Goal
Find all the lines with "part" and gather them.

Data
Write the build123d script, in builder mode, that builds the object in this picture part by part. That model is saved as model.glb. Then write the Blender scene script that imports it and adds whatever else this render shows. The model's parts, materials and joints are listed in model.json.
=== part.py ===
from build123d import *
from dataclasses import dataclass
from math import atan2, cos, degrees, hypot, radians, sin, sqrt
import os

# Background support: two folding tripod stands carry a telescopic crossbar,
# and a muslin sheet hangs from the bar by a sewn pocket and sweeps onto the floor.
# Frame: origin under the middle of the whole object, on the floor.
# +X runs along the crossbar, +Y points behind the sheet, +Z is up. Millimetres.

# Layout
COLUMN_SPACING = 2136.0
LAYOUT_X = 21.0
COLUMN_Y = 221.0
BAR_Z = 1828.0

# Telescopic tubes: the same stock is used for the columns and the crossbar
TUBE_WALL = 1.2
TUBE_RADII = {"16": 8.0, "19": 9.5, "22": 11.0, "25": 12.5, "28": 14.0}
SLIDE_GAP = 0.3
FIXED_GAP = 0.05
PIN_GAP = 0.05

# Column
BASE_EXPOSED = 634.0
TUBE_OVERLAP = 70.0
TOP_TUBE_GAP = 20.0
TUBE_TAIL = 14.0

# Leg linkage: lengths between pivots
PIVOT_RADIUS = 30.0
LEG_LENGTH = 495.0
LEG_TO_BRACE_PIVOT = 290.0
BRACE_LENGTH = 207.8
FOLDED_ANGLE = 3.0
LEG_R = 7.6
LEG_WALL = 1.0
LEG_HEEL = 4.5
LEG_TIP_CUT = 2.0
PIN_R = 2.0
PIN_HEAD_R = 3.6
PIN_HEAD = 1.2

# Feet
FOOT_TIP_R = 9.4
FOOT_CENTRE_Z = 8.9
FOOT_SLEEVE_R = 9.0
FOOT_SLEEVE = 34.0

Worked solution
Write the build123d script, in builder mode, that builds the object in this picture part by part. That model is saved as model.glb. Then write the Blender scene script that imports it and adds whatever else this render shows. The model's parts, materials and joints are listed in model.json.
=== part.py ===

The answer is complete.